Французское удостоверение личности, выданное в 1943 году оккупационными властями. Оттиск свастики на прикрепленной скобками фотографии на паспорт. Эйнар, каким я его помнил по фото из найденного дома конверта. Забавная прическа у него тут – боковой пробор, а на лбу плоские завитки.
Но имя человека на фотографии было не Эйнар Хирифьелль. Его звали Оскар Рибо, он родился в Париже, а по профессии был ébéniste – столяр-краснодеревщик.
Рибо. Я видел это имя раньше. На отпечатке записки, которую Эйнар написал маме в кабинете пастора. Рядом с именем Изабель Дэро.
Я еще раз посмотрел на фотографию. Это точно был Эйнар. Вопрос, почему здесь его звали Оскаром Рибо, вскоре уступил место более насущному. А именно, зачем Эйнару было хранить здесь, на Хаф-Груни, вырезки из французской местной газетки, «Ле курье пикар», за сентябрь 1971 года. За дни, следующие после смерти моих родителей.
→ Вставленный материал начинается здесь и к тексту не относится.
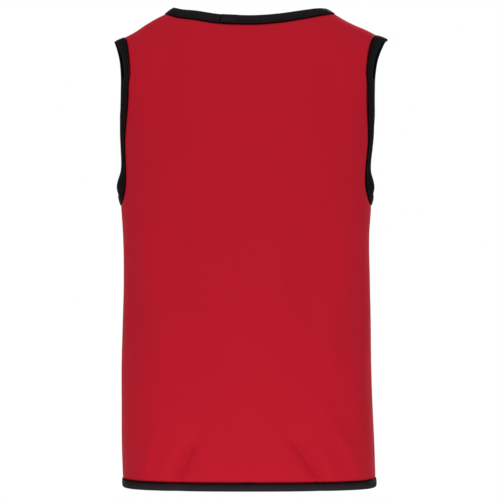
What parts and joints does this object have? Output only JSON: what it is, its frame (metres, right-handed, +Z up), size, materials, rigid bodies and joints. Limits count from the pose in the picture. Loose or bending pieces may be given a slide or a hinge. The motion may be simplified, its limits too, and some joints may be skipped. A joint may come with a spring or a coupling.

Заголовок «Touristes décédés à Authuille. Un enfant disparu» тянулся через три столбца. «В Отюе погибли туристы. Пропал ребенок».
Я читал новость о смерти мамы и отца. Я читал о том, что тогда произошло, с точки зрения местного журналиста, не имевшего представления о том, что потом будет напечатано в «Событиях года: 1971». Это был пятничный выпуск газеты, еще суток не прошло после их гибели.
«Вчера утром был объявлен в розыск трехлетний ребенок, пропавший в окрестностях Отюя. Тела его погибших родителей, туристов из Норвегии, были обнаружены в лесистой местности к северу от деревни. Они утонули в одной из многочисленных запруд на реке Анкр. Осмотр тел позволяет предположить, что они наткнулись на один из неразорвавшихся газовых снарядов и упали в воду, потеряв сознание. Ребенок, мальчик, предположительно потерялся до или после этого, и вчера на его поиски вышло множество людей.
Несчастье случилось ночью или ранним утром. Повсюду в лесу установлены щиты, предупреждающие об опасности, и остается непонятным, почему пострадавшие оказались в этом месте. То, что находиться там опасно, всем известно: в нынешнем году это уже третий случай в нашем округе, когда неразорвавшиеся снаряды времен Первой мировой войны привели к человеческим жертвам».
Последняя вырезка из субботнего выпуска. В ней сообщалось, что, когда газета была подписана в печать, меня все еще не нашли. Приехал родственник из Норвегии и опознал погибших.
Дедушка, видимо, взял с собой наши фотографии. Потому что в газете был снимок, на котором я стою перед амбаром в Хирифьелле. На другом фото была женщина в полицейской форме. Подпись под этим снимком сообщала, что ее зовут Ж. Берле, а в самой статье она рассказывала, что поисковики со специально обученными собаками искали норвежского мальчика с пятницы, беспрестанно, безрезультатно, в том числе и на дне реки – там, где утонули его мать и отец. Искать было трудно, сказала она, вода мутная от ила, а в лесу земля скрывает снаряды.
Последняя вырезка была из вторничного номера, когда все уже закончилось. Во всяком случае, для поисковиков.
«Пропавшего норвежского ребенка обнаружили в понедельник утром в приемной врача в прибрежном городке Лe-Кротуа. В полиции предполагают, что ребенок был похищен, но не раскрывают подробностей расследования. Объяснений тому, как мальчик очутился так далеко от места исчезновения, не выдвигалось. Состояние ребенка не вызывает опасений, на нем обнаружено лишь несколько мелких ссадин».
Меня пронзила дрожь. Словно все произошло заново. Я-то воображал, что Анкр – большая и чистая река вроде Лаугена, но теперь мне явилась окончательная истина. Смерть застала моих родителей в стоячей илистой воде. Вот как было дело.